Ceri selects tickets to be digitised and displayed in the refreshed Textiles Gallery

We chose to create a display of the shipper’s tickets because they demonstrate the huge range of different places that Manchester cloth went to, the number of different companies that were involved and the work that went into ‘marketing’ their wares. They demonstrate a ‘sub-industry’ of researchers, artists and printers working on these tickets alone, and show that marketing and branding teams are not a new invention! They also make a very vibrant and colourful display which conveys the energy and vitality of the textiles industry at its peak.

You can see some of the tickets from the collection below. You can see some of these tickets in the Textiles Gallery. Click to see the full images:

All images © The Board of Trustees of the Science Museum

6 comments on “Bright and beautiful: Displaying our shipper’s tickets

  1. I have 12,000 original shipper’s tickets and donated many on this page to the Museum. Please visit my website for more background to these amazing works of art and to see how they are being used to create new pieces of art in New York.

  2. I had the good fortune to look through the archive in 2002 when I was completing my Diploma in Packaging where I wrote my dissertation on shippers tickets and there use as early form of branding.
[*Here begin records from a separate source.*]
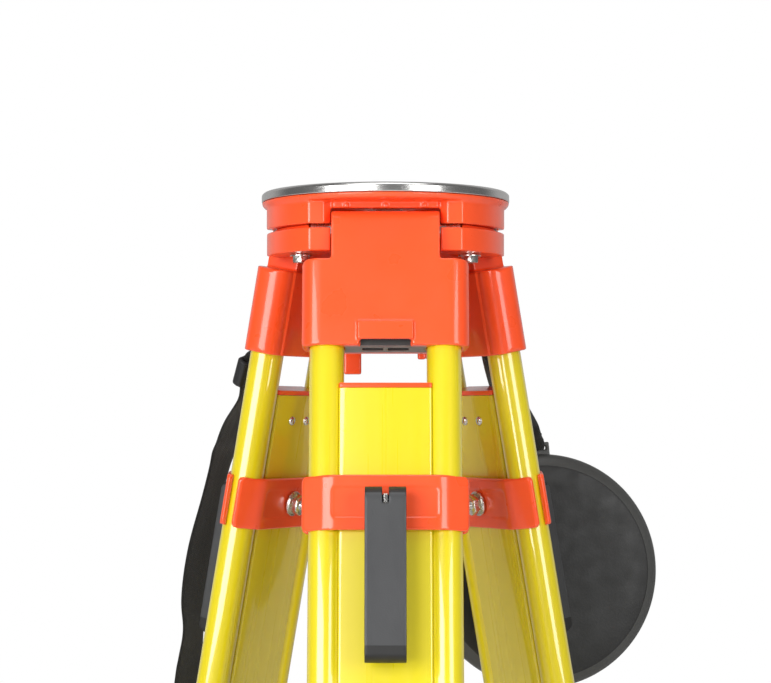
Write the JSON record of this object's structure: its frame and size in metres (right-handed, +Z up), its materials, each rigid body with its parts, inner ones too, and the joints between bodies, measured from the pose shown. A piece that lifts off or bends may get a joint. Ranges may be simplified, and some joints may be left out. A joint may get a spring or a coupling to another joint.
{
  "type": "surveyor tripod",
  "caption": "Telescoping surveyor tripod with twin-tube legs, quick lever clamps, a flat round head with a fastening screw, and a head cover hung on a strap.",
  "frame": {"origin": "centre of the underside of the standing box, on the ground", "axes": "+Z up, the front leg points along -Y, the right leg to +X +Y, the left leg to -X +Y"},
  "size_m": [0.4966, 0.4452, 1.0449],
  "materials": {
    "orange_paint": "glossy orange-red enamel on cast aluminium",
    "yellow_fibreglass": "glossy yellow",
    "bright_steel": "plated steel",
    "black_plastic": "moulded, fine texture",
    "cover_plastic": "moulded, soft",
    "black_webbing": "woven polypropylene webbing",
    "brass": "machined"
  },
  "bodies": {
    "head": {"head_casting": "orange_paint", "hinge_cap_front_right": "orange_paint", "hinge_cap_front_left": "orange_paint", "hinge_cap_back": "orange_paint", "cap_bolt_front_right": "bright_steel", "cap_bolt_front_left": "bright_steel", "cap_bolt_back": "bright_steel", "front_hinge_shaft": "bright_steel", "right_hinge_shaft": "bright_steel", "left_hinge_shaft": "bright_steel", "arm_pivot": "bright_steel"},
    "front_leg": {"front_hinge_casting": "orange_paint", "front_tube_a": "yellow_fibreglass", "front_tube_b": "yellow_fibreglass", "front_lower_collar": "orange_paint"},
    "front_extension": {"front_extension_bar": "yellow_fibreglass", "front_bar_cap": "orange_paint", "front_clamp_outer_plate": "orange_paint", "front_clamp_inner_plate": "orange_paint", "front_clamp_bolt": "bright_steel", "front_clamp_nut": "bright_steel", "front_foot": "orange_paint", "front_foot_point": "bright_steel"},
    "front_lever": {"front_clamp_lever": "black_plastic"},
    "right_leg": {"right_hinge_casting": "orange_paint", "right_tube_a": "yellow_fibreglass", "right_tube_b": "yellow_fibreglass", "right_lower_collar": "orange_paint", "head_cover": "cover_plastic", "cover_strap": "black_webbing"},
    "right_extension": {"right_extension_bar": "yellow_fibreglass", "right_bar_cap": "orange_paint", "right_clamp_outer_plate": "orange_paint", "right_clamp_inner_plate": "orange_paint", "right_clamp_bolt": "bright_steel", "right_clamp_nut": "bright_steel", "right_foot": "orange_paint", "right_foot_point": "bright_steel"},
    "right_lever": {"right_clamp_lever": "black_plastic"},
    "left_leg": {"left_hinge_casting": "orange_paint", "left_tube_a": "yellow_fibreglass", "left_tube_b": "yellow_fibreglass", "left_lower_collar": "orange_paint", "shoulder_strap": "black_webbing", "strap_buckle": "black_plastic"},
    "left_extension": {"left_extension_bar": "yellow_fibreglass", "left_bar_cap": "orange_paint", "left_clamp_outer_plate": "orange_paint", "left_clamp_inner_plate": "orange_paint", "left_clamp_bolt": "bright_steel", "left_clamp_nut": "bright_steel", "left_foot": "orange_paint", "left_foot_point": "bright_steel"},
    "left_lever": {"left_clamp_lever": "black_plastic"},
    "swing_arm": {"screw_arm": "orange_paint", "arm_guard_left": "orange_paint", "arm_guard_right": "orange_paint"},
    "bushing": {"screw_bushing": "bright_steel"},
    "screw": {"fastening_screw": "brass", "screw_knob": "black_plastic"}
  },
  "joints": [
    {"name": "front_leg_spread", "type": "hinge", "parent": "head", "child": "front_leg", "pos_m": [0, 0.00216, 1.01637], "axis": [-1, 0, 0], "range_deg": [-11, 18]},
    {"name": "front_leg_extend", "type": "slide", "parent": "front_leg", "child": "front_extension", "axis": [0, -0.1908, -0.9816], "range_m": [0, 0.68]},
    {"name": "front_clamp_open", "type": "hinge", "parent": "front_extension", "child": "front_lever", "pos_m": [0, -0.05703, 0.84552], "axis": [-1, 0, 0], "range_deg": [0, 110]},
    {"name": "right_leg_spread", "type": "hinge", "parent": "head", "child": "right_leg", "pos_m": [0.0472, 0.08391, 1.01637], "axis": [0.5, -0.866, 0], "range_deg": [-11, 18]},
    {"name": "right_leg_extend", "type": "slide", "parent": "right_leg", "child": "right_extension", "axis": [0.1652, 0.0954, -0.9816], "range_m": [0, 0.68]},
    {"name": "right_clamp_open", "type": "hinge", "parent": "right_extension", "child": "right_lever", "pos_m": [0.09846, 0.1135, 0.84552], "axis": [0.5, -0.866, 0], "range_deg": [0, 110]},
    {"name": "left_leg_spread", "type": "hinge", "parent": "head", "child": "left_leg", "pos_m": [-0.0472, 0.08391, 1.01637], "axis": [0.5, 0.866, 0], "range_deg": [-11, 18]},
    {"name": "left_leg_extend", "type": "slide", "parent": "left_leg", "child": "left_extension", "axis": [-0.1652, 0.0954, -0.9816], "range_m": [0, 0.68]},
    {"name": "left_clamp_open", "type": "hinge", "parent": "left_extension", "child": "left_lever", "pos_m": [-0.09846, 0.1135, 0.84552], "axis": [0.5, 0.866, 0], "range_deg": [0, 110]},
    {"name": "arm_swing", "type": "hinge", "parent": "head", "child": "swing_arm", "pos_m": [0, 0.09666, 1.02887], "axis": [0, 0, 1], "range_deg": [-12, 12]},
    {"name": "bushing_slide", "type": "slide", "parent": "swing_arm", "child": "bushing", "axis": [0, 1, 0], "range_m": [-0.0075, 0.0075]},
    {"name": "screw_turn", "type": "hinge", "parent": "bushing", "child": "screw", "pos_m": [0, 0.05666, 1.01487], "axis": [0, 0, 1], "continuous": true}
  ]
}
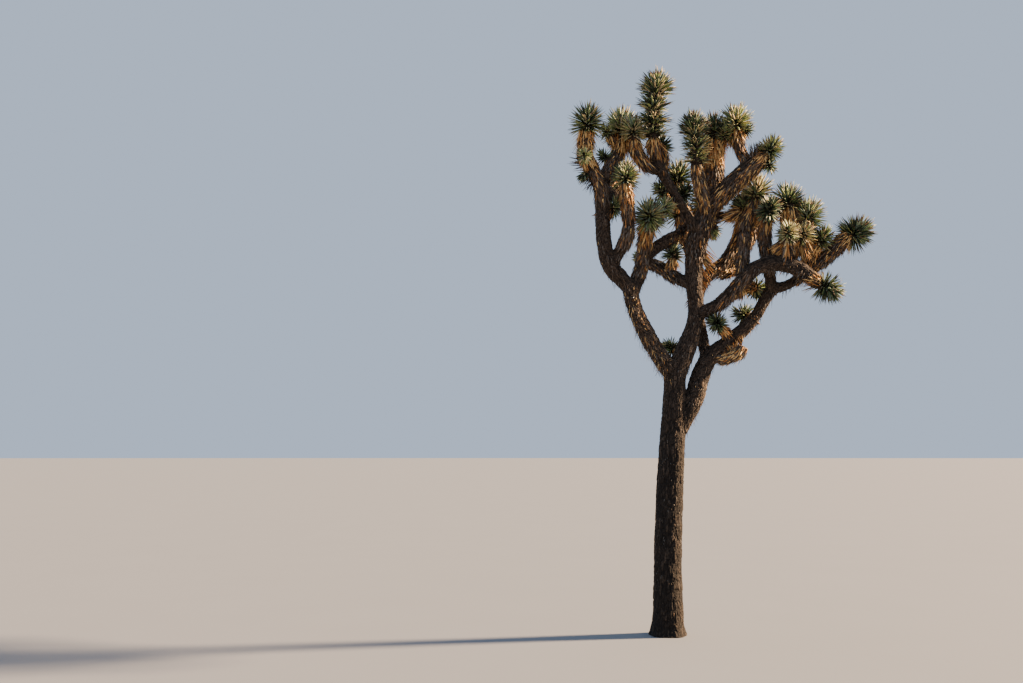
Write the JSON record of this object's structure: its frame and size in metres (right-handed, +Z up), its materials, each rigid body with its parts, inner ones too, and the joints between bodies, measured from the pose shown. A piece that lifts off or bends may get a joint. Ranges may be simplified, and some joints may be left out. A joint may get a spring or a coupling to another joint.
{
  "type": "joshua tree",
  "caption": "Joshua tree with a tall leaning trunk, forked rough-barked boughs and rosettes of dagger leaves above sleeves of dead leaves",
  "frame": {"origin": "middle of the trunk's flat foot on level ground", "axes": "+Z up, +X to the right and +Y away as the picture sees the tree"},
  "size_m": [3.2005, 1.8459, 5.6822],
  "materials": {
    "bark": "rough, furrowed bark plates",
    "weathered_wood": "split, weathered dead wood",
    "leaves": "waxy green dagger leaves",
    "dead_leaves": "dry, matt orange-brown dead leaves"
  },
  "bodies": {
    "root": {"trunk": "bark", "centre_bough": "bark", "left_bough": "bark", "right_bough": "bark", "left_outer_arm": "bark", "left_upper_arm": "bark", "left_inner_arm": "bark", "left_middle_arm": "bark", "left_cross_arm": "bark", "centre_left_limb": "bark", "spire_limb": "bark", "centre_back_limb": "bark", "crown_middle_stem": "bark", "crown_left_stem": "bark", "crown_right_limb": "bark", "crown_right_upright": "bark", "right_cross_bough": "bark", "right_cross_arm": "bark", "middle_upright": "bark", "right_outer_arm": "bark", "right_upright": "bark", "dead_stub": "weathered_wood", "back_bough": "bark", "back_right_limb": "bark", "rear_bough": "bark", "spire_rosette": "leaves", "left_outer_rosette": "leaves", "left_upper_rosette": "leaves", "left_elbow_sprout": "leaves", "spire_left_rosette": "leaves", "spire_side_rosette": "leaves", "left_inner_rosette": "leaves", "left_middle_rosette": "leaves", "left_cross_rosette": "leaves", "centre_left_rosette": "leaves", "centre_left_sprout": "leaves", "centre_back_rosette": "leaves", "centre_back_sprout": "leaves", "crown_left_rosette": "leaves", "crown_middle_rosette": "leaves", "crown_right_upright_rosette": "leaves", "crown_right_rosette": "leaves", "middle_upright_rosette": "leaves", "right_upright_rosette": "leaves", "right_cluster_rosette": "leaves", "right_forearm_rosette": "leaves", "right_outer_rosette": "leaves", "right_drooping_rosette": "leaves", "right_hanging_rosette": "leaves", "right_bough_sprout": "leaves", "low_spur_rosette": "leaves", "fork_sprout": "leaves", "centre_right_rosette": "leaves", "left_outer_sprout": "leaves", "back_rosette": "leaves", "back_right_rosette": "leaves", "back_low_rosette": "leaves", "rear_rosette": "leaves", "rear_left_rosette": "leaves", "left_rear_rosette": "leaves"}
  },
  "joints": []
}
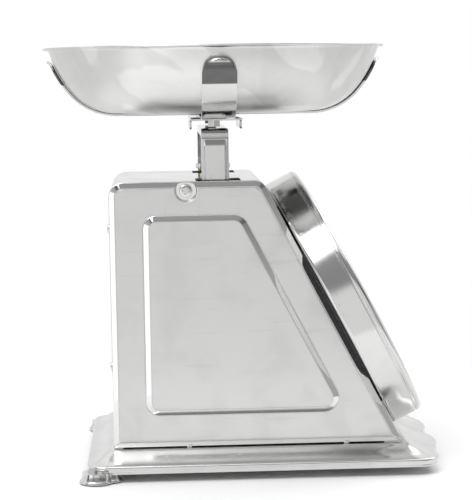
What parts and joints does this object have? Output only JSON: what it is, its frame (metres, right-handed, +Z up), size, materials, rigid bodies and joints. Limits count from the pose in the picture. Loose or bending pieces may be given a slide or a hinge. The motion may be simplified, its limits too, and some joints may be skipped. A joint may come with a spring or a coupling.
{
  "type": "kitchen scale",
  "caption": "Mechanical dial kitchen scale in polished steel with a lift-off round bowl on a four-armed spider.",
  "frame": {"origin": "on the floor, under the middle of the overall box", "axes": "+Z up, the dial faces -Y, +X is to the right of someone reading the dial"},
  "size_m": [0.211, 0.2405, 0.2566],
  "materials": {
    "polished_steel": "polished stainless steel with a faint satin on the flat panels",
    "plated_fastener": "bright nickel plate",
    "zinc_steel": "zinc-plated pressed steel",
    "spring_steel": "drawn spring wire",
    "brass": "turned brass",
    "rubber": "matt moulded rubber",
    "dial_enamel": "satin white dial with black scale",
    "clear_lens": "clear polished sheet",
    "pointer_paint": "satin red lacquer"
  },
  "bodies": {
    "housing": {"base_plate": "polished_steel", "base_screws": "plated_fastener", "housing_wrap": "polished_steel", "side_panel_right": "polished_steel", "side_panel_left": "polished_steel", "side_panel_screws": "plated_fastener", "back_screws": "plated_fastener", "inner_frame": "zinc_steel", "arm_shaft_upper": "zinc_steel", "arm_shaft_lower": "zinc_steel", "shaft_clips": "plated_fastener", "spring_left": "spring_steel", "spring_right": "spring_steel", "zero_bushing": "brass", "stop_stud": "zinc_steel", "stop_cushion": "rubber", "spindle_bushing": "brass", "pinion_bracket": "zinc_steel", "dial_drum": "polished_steel", "dial_bezel": "polished_steel", "dial_lens": "clear_lens", "lens_gasket": "rubber", "dial_plate": "dial_enamel", "plate_ring": "zinc_steel", "dial_spacers": "zinc_steel", "drum_pad": "rubber", "dial_screws": "plated_fastener", "foot_pad_front_left": "rubber", "foot_pad_back_left": "rubber", "foot_pad_front_right": "rubber", "foot_pad_back_right": "rubber"},
    "platform": {"yoke": "polished_steel", "yoke_pins": "plated_fastener", "crossbar": "zinc_steel", "crossbar_screws": "plated_fastener", "platform_plate": "polished_steel", "spacer_nuts": "plated_fastener", "platform_screws": "plated_fastener", "hub_rivet": "plated_fastener", "spider_strap_upper": "polished_steel", "spider_strap_lower": "polished_steel", "rack": "brass", "rack_bracket": "zinc_steel"},
    "upper_arm": {"upper_arm": "zinc_steel"},
    "lower_arm": {"lower_arm": "zinc_steel"},
    "pointer": {"spindle": "brass", "pointer": "pointer_paint", "pointer_cap": "pointer_paint"},
    "zero_knob": {"zero_knob": "plated_fastener", "zero_collar": "zinc_steel"},
    "zero_beam": {"zero_beam": "zinc_steel"},
    "bowl": {"bowl": "polished_steel"}
  },
  "joints": [
    {"name": "platform_slide", "type": "slide", "parent": "housing", "child": "platform", "axis": [0, 0, -1], "range_m": [0, 0.0136], "stiffness_N_per_m": 3600, "springref_m": -0.005, "deforming": ["spring_left", "spring_right"]},
    {"name": "upper_arm_hinge", "type": "hinge", "parent": "housing", "child": "upper_arm", "pos_m": [0, 0.06815, 0.1332], "axis": [1, 0, 0], "range_deg": [-0.2, 15.33]},
    {"name": "lower_arm_hinge", "type": "hinge", "parent": "housing", "child": "lower_arm", "pos_m": [0, 0.06815, 0.0452], "axis": [1, 0, 0], "range_deg": [-0.2, 15.33]},
    {"name": "pointer_turn", "type": "hinge", "parent": "housing", "child": "pointer", "pos_m": [0, -0.05546, 0.09371], "axis": [0, 0.8878, -0.4602], "range_deg": [-0.5, 346.5]},
    {"name": "zero_knob_turn", "type": "hinge", "parent": "housing", "child": "zero_knob", "pos_m": [0, 0.01615, 0.1828], "axis": [0, 0, 1], "range_deg": [-724, 724]},
    {"name": "zero_beam_slide", "type": "slide", "parent": "housing", "child": "zero_beam", "axis": [0, 0, 1], "range_m": [-0.0016, 0.0016]},
    {"name": "bowl_lift", "type": "slide", "parent": "platform", "child": "bowl", "axis": [0, 0, 1], "range_m": [0, 0.12]}
  ],
  "couplings": [
    {"joint": "upper_arm_hinge", "follows": "platform_slide", "rad_per_m": 19.286},
    {"joint": "lower_arm_hinge", "follows": "platform_slide", "rad_per_m": 19.286},
    {"joint": "pointer_turn", "follows": "platform_slide", "rad_per_m": 443.91},
    {"joint": "zero_knob_turn", "follows": "zero_beam_slide", "rad_per_m": 7854}
  ]
}
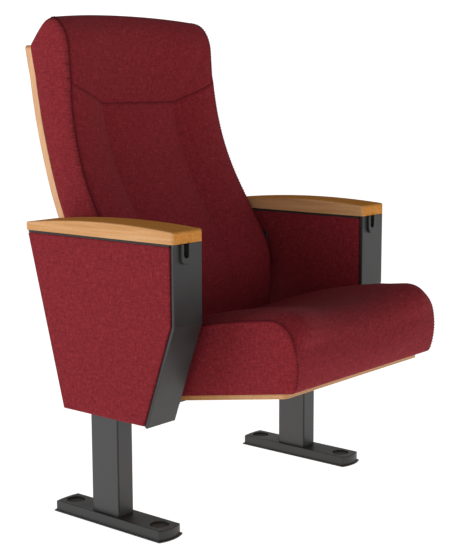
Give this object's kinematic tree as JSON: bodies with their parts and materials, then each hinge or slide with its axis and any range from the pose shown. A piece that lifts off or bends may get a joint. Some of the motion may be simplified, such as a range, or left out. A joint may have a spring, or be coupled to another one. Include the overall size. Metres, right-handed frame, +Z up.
{
  "type": "tip-up auditorium chair",
  "caption": "Tip-up auditorium chair: upholstered box arms with beech caps on steel columns, a tall cushioned back on a plywood shell and a seat that tips up on side pivots.",
  "frame": {"origin": "on the floor, at the middle of the rectangle of four anchor holes, midway between the two feet", "axes": "+Z up; +X to the right of someone facing the chair; the chair faces -Y"},
  "size_m": [0.704, 0.7398, 1.022],
  "materials": {
    "upholstery": "woven burgundy melange upholstery fabric over foam",
    "arm_fabric": "the same burgundy fabric stretched over a board",
    "beech": "clear-lacquered solid beech, satin",
    "plywood": "clear-lacquered beech plywood, satin",
    "dark_steel": "dark grey powder coat, fine texture",
    "dark_moulding": "dark grey moulded plastic, satin",
    "plug_plastic": "brownish black moulded plastic",
    "zinc_steel": "bright zinc-plated fasteners",
    "bright_steel": "ground steel pin",
    "spring_steel": "oiled black spring wire",
    "nylon": "natural nylon",
    "rubber": "black rubber"
  },
  "bodies": {
    "stand": {"base_plate_left": "dark_steel", "base_plate_right": "dark_steel", "foot_cover_left": "dark_moulding", "foot_cover_right": "dark_moulding", "foot_plugs_left": "plug_plastic", "foot_plugs_right": "plug_plastic", "column_left": "dark_steel", "column_right": "dark_steel", "column_top_plate_left": "dark_steel", "column_top_plate_right": "dark_steel", "mount_bars_left": "dark_steel", "mount_bars_right": "dark_steel", "arm_frame_left": "plywood", "arm_frame_right": "plywood", "outer_panel_left": "arm_fabric", "outer_panel_right": "arm_fabric", "inner_panel_left": "arm_fabric", "inner_panel_right": "arm_fabric", "rear_trim_left": "dark_moulding", "rear_trim_right": "dark_moulding", "bottom_trim_left": "dark_moulding", "bottom_trim_right": "dark_moulding", "cap_carrier_left": "dark_moulding", "cap_carrier_right": "dark_moulding", "arm_cap_left": "beech", "arm_cap_right": "beech", "cap_screws_left": "zinc_steel", "cap_screws_right": "zinc_steel", "pivot_bracket_left": "dark_steel", "pivot_bracket_right": "dark_steel", "pivot_bolts_left": "zinc_steel", "pivot_bolts_right": "zinc_steel", "pivot_pin_left": "bright_steel", "pivot_pin_right": "bright_steel", "stop_buffer_left": "rubber", "stop_buffer_right": "rubber", "return_spring_left": "spring_steel", "return_spring_right": "spring_steel", "back_bracket_left": "dark_steel", "back_bracket_right": "dark_steel", "back_bolts_left": "zinc_steel", "back_bolts_right": "zinc_steel", "shell_screws_left": "zinc_steel", "shell_screws_right": "zinc_steel", "front_fascia_left": "dark_moulding", "front_fascia_right": "dark_moulding", "slot_bezel_left": "dark_moulding", "slot_bezel_right": "dark_moulding", "back_shell": "plywood", "back_cushion": "upholstery"},
    "seat": {"pivot_bush_left": "nylon", "pivot_bush_right": "nylon", "side_plate_left": "dark_steel", "side_plate_right": "dark_steel", "seat_base": "plywood", "seat_front_tube": "dark_steel", "seat_rear_tube": "dark_steel", "seat_bolts": "zinc_steel", "seat_cushion": "upholstery"}
  },
  "joints": [
    {"name": "seat_tip", "type": "hinge", "parent": "stand", "child": "seat", "pos_m": [0, -0.055, 0.33], "axis": [-1, 0, 0], "range_deg": [0, 78], "deforming": ["return_spring_left", "return_spring_right"]}
  ]
}
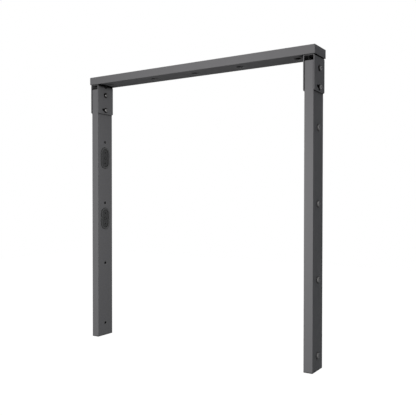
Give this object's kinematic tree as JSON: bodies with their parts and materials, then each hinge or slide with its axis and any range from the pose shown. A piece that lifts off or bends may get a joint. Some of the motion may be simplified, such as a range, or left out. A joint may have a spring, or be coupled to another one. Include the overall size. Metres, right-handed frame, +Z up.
{
  "type": "ceiling display mount",
  "caption": "Ceiling display mount: a flat beam with two long hollow posts hung in clamped tilting brackets, drilled inside for a display held between them.",
  "frame": {"origin": "centre of the beam's top face, on the ceiling", "axes": "+X along the beam towards the post without cable glands, +Y from front to back, +Z up"},
  "size_m": [0.9328, 0.09, 1.0035],
  "materials": {
    "frame_steel": "fine-textured charcoal powder coat",
    "black_steel": "black oxide",
    "zinc_steel": "zinc plated",
    "cap_plastic": "matt charcoal",
    "gland_plastic": "matt dark grey",
    "gland_rubber": "soft matt"
  },
  "bodies": {
    "ceiling_beam": {"beam_tube": "frame_steel", "beam_end_cap_left": "cap_plastic", "tilt_bracket_left": "frame_steel", "nut_plate_left": "zinc_steel", "bracket_screws_left": "black_steel", "bracket_washers_left": "black_steel", "beam_end_cap_right": "cap_plastic", "tilt_bracket_right": "frame_steel", "nut_plate_right": "zinc_steel", "bracket_screws_right": "black_steel", "bracket_washers_right": "black_steel"},
    "left_post": {"post_tube_left": "frame_steel", "post_top_cap_left": "cap_plastic", "post_foot_cap_left": "cap_plastic", "pivot_screws_left": "black_steel", "pivot_washers_left": "black_steel", "pivot_sleeve_left": "zinc_steel", "clamp_screws_left": "black_steel", "clamp_washers_left": "black_steel", "clamp_sleeve_left": "zinc_steel", "access_plugs_left": "cap_plastic", "lower_cable_gland_frame": "gland_plastic", "lower_cable_gland_membrane": "gland_rubber", "lower_cable_gland_backing": "gland_plastic", "upper_cable_gland_frame": "gland_plastic", "upper_cable_gland_membrane": "gland_rubber", "upper_cable_gland_backing": "gland_plastic"},
    "right_post": {"post_tube_right": "frame_steel", "post_top_cap_right": "cap_plastic", "post_foot_cap_right": "cap_plastic", "pivot_screws_right": "black_steel", "pivot_washers_right": "black_steel", "pivot_sleeve_right": "zinc_steel", "clamp_screws_right": "black_steel", "clamp_washers_right": "black_steel", "clamp_sleeve_right": "zinc_steel", "access_plugs_right": "cap_plastic"}
  },
  "joints": [
    {"name": "left_tilt", "type": "hinge", "parent": "ceiling_beam", "child": "left_post", "pos_m": [-0.4413, 0, -0.065], "axis": [-1, 0, 0], "range_deg": [0, 15]},
    {"name": "right_tilt", "type": "hinge", "parent": "ceiling_beam", "child": "right_post", "pos_m": [0.4413, 0, -0.065], "axis": [-1, 0, 0], "range_deg": [0, 15]}
  ]
}
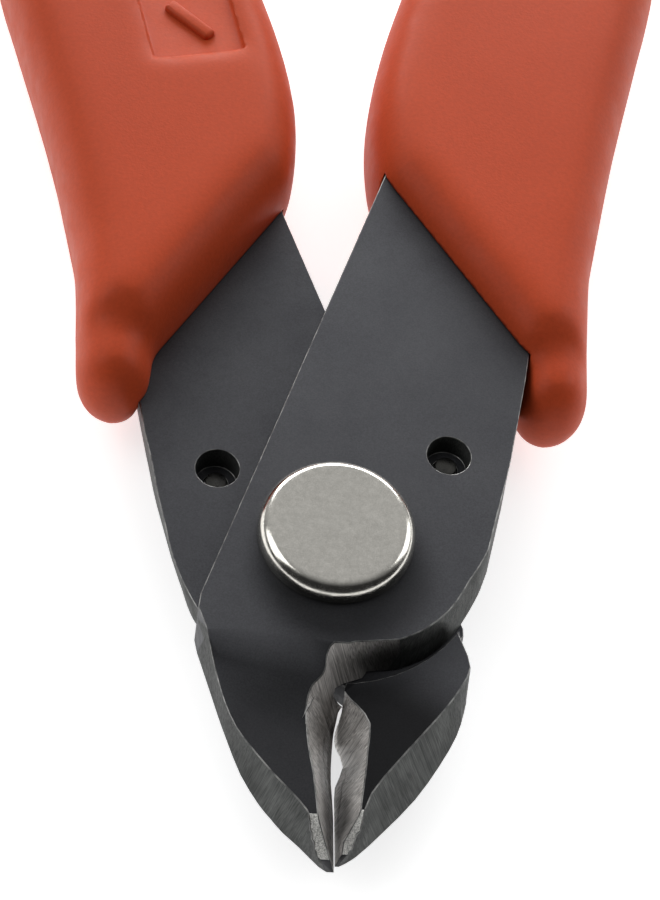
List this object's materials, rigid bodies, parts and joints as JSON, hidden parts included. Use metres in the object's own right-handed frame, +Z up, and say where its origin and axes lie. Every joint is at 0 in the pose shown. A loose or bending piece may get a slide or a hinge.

    1. Super that that such an art form with so many facets to consider is, ‘seeing the light of day’. Some examples of the tickets are even displayed in the Abel Heywood Pub in the Northern Quarter. Really sorry that I missed the exhibition.

  3. Dear Madam,
    I worked through the mill in my youth and only left the industry when it collapsed. I have a collection of hand blocks of which most depict images rather than words indicating the various manufacturers. No point in using words when the customers don’t speak English. If you would like to see them I could send you a video.

  4. I also have a wooden block which states “Warranted Water Twist Warp and Weft”. It’s in perfect condition and beautifully made. I worked for the CPA,Horrockses,and James Findlay. I imagine that the Water Twist block must be remarkably rare. I remember mill workers actually being given blocks by the management to keep the home fires burning. I am 82 and suppose there are not many left that have experienced spinning, weaving dyeing, printing and marketing.